** Start **
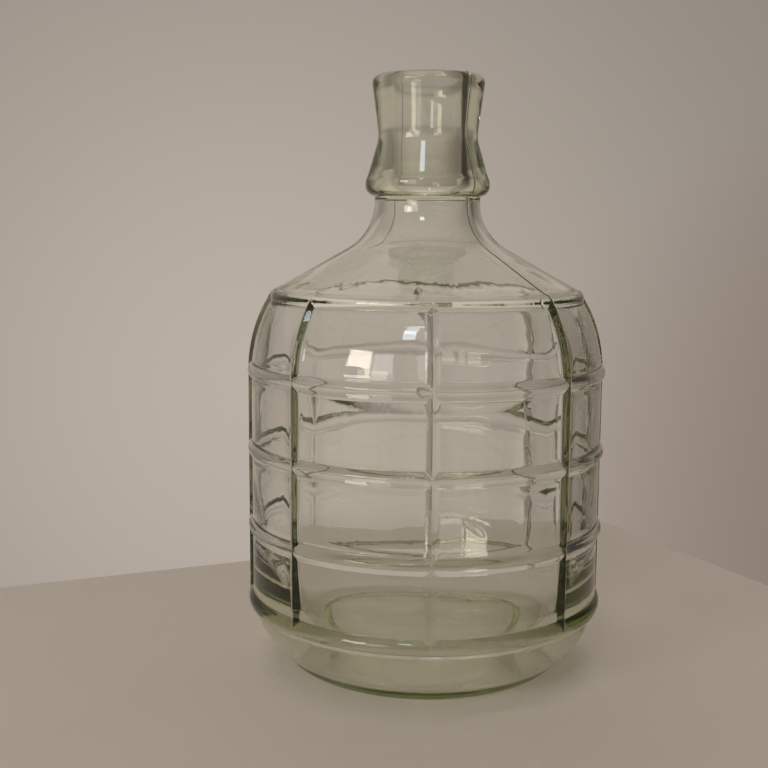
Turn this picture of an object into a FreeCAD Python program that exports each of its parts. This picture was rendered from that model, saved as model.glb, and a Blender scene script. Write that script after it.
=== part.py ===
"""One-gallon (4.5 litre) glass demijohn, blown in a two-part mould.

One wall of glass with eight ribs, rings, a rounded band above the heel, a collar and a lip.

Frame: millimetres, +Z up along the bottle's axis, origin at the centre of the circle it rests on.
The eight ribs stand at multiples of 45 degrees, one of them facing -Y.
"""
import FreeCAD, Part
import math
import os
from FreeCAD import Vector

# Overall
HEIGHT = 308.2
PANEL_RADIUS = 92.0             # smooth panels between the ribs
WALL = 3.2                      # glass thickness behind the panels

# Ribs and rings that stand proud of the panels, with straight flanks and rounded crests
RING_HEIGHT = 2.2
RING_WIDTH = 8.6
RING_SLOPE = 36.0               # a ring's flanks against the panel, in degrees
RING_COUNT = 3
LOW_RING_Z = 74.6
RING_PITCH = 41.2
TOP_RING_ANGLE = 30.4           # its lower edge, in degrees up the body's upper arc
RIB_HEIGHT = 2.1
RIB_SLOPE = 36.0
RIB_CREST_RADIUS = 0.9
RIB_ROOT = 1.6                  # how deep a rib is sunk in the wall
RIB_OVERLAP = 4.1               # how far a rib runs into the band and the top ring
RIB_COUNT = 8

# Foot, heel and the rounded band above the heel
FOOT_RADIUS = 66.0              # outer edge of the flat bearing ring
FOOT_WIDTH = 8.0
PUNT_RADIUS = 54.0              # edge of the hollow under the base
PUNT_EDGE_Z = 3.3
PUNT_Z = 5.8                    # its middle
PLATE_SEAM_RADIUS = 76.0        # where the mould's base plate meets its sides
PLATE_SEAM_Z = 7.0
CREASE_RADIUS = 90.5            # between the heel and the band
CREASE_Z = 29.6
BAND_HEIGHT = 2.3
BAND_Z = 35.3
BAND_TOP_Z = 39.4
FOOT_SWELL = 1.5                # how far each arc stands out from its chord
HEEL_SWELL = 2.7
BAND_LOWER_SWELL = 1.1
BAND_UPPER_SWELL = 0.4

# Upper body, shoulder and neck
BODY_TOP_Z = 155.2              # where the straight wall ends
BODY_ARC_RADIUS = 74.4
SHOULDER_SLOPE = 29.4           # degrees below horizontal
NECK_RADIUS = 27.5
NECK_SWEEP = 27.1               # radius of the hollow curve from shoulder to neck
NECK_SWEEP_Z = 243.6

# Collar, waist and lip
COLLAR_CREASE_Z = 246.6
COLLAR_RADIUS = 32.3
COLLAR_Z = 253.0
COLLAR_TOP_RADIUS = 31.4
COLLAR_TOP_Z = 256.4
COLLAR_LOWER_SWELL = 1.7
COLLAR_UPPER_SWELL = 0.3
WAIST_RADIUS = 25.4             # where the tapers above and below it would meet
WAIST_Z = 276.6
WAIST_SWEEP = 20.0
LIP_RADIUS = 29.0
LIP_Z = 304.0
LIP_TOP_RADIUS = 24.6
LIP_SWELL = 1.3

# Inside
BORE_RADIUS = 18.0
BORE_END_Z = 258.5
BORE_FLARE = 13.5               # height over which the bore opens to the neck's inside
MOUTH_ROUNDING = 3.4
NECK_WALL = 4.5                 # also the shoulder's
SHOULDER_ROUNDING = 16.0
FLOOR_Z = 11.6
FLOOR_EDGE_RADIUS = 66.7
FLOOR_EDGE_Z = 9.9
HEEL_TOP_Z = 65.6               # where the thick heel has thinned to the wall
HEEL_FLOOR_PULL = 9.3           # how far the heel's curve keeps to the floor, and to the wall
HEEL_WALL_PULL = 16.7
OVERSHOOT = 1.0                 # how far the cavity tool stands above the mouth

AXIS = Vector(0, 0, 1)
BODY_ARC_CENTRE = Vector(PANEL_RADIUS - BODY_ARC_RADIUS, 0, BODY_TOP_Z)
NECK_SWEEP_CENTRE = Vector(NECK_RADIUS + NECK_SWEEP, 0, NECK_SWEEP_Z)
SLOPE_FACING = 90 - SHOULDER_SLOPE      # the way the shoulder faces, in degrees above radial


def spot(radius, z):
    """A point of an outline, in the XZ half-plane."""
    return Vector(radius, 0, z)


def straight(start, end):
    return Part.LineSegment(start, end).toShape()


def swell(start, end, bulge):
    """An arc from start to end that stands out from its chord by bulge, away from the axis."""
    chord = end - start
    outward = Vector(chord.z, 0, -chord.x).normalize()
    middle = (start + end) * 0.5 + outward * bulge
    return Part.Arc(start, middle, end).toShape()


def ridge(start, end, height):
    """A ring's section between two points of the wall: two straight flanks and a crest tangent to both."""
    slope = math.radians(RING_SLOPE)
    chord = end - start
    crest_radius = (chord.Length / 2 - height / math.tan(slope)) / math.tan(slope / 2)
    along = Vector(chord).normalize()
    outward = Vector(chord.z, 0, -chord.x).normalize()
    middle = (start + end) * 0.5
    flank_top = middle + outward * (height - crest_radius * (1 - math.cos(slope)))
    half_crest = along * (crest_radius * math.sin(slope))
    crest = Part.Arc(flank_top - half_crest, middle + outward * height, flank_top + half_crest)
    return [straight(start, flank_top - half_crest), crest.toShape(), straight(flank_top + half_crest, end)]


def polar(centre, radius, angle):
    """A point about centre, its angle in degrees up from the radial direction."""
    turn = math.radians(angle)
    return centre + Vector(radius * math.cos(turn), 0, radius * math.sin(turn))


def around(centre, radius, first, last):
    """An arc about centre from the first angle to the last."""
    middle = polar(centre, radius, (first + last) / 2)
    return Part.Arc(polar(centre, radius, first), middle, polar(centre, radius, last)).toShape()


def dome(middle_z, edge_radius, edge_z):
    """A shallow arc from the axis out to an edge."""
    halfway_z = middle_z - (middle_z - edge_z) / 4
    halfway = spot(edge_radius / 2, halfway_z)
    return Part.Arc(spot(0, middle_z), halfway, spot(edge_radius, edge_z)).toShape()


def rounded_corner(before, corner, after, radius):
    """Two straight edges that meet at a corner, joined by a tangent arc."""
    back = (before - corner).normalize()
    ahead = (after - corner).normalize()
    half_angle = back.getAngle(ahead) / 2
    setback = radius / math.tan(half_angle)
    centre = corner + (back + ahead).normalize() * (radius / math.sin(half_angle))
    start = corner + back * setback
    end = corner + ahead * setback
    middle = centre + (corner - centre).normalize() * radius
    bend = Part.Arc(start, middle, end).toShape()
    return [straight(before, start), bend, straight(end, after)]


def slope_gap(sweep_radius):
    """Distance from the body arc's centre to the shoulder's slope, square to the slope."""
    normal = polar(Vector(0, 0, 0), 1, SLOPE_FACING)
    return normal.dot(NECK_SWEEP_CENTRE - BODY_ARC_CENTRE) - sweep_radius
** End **
**What you are asked to do:**
Restate the first line and every line after it, word for word, stopping once the line with "from FreeCAD import Vector" is done.

**Correct response:**
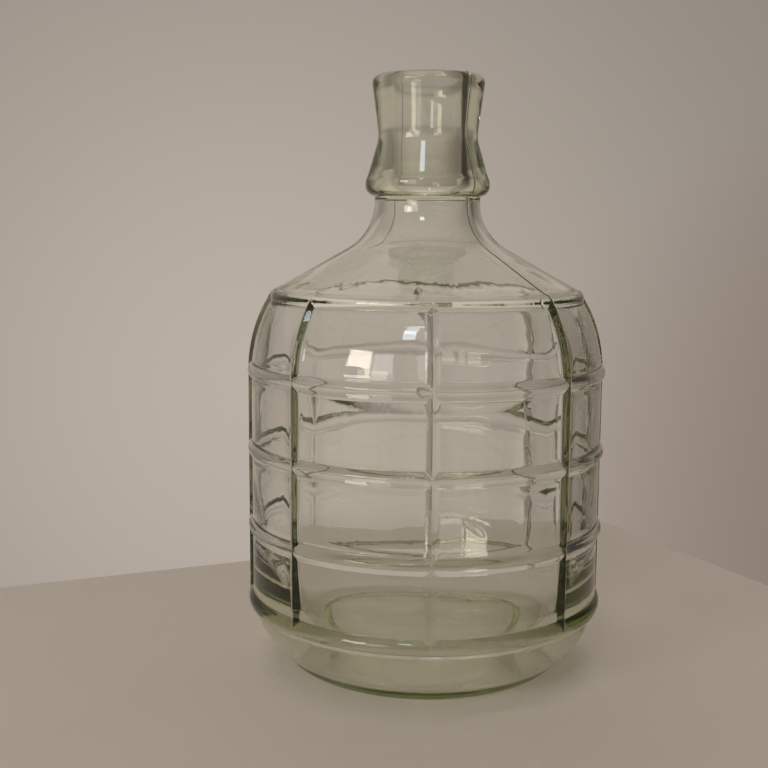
Turn this picture of an object into a FreeCAD Python program that exports each of its parts. This picture was rendered from that model, saved as model.glb, and a Blender scene script. Write that script after it.
=== part.py ===
"""One-gallon (4.5 litre) glass demijohn, blown in a two-part mould.

One wall of glass with eight ribs, rings, a rounded band above the heel, a collar and a lip.

Frame: millimetres, +Z up along the bottle's axis, origin at the centre of the circle it rests on.
The eight ribs stand at multiples of 45 degrees, one of them facing -Y.
"""
import FreeCAD, Part
import math
import os
from FreeCAD import Vector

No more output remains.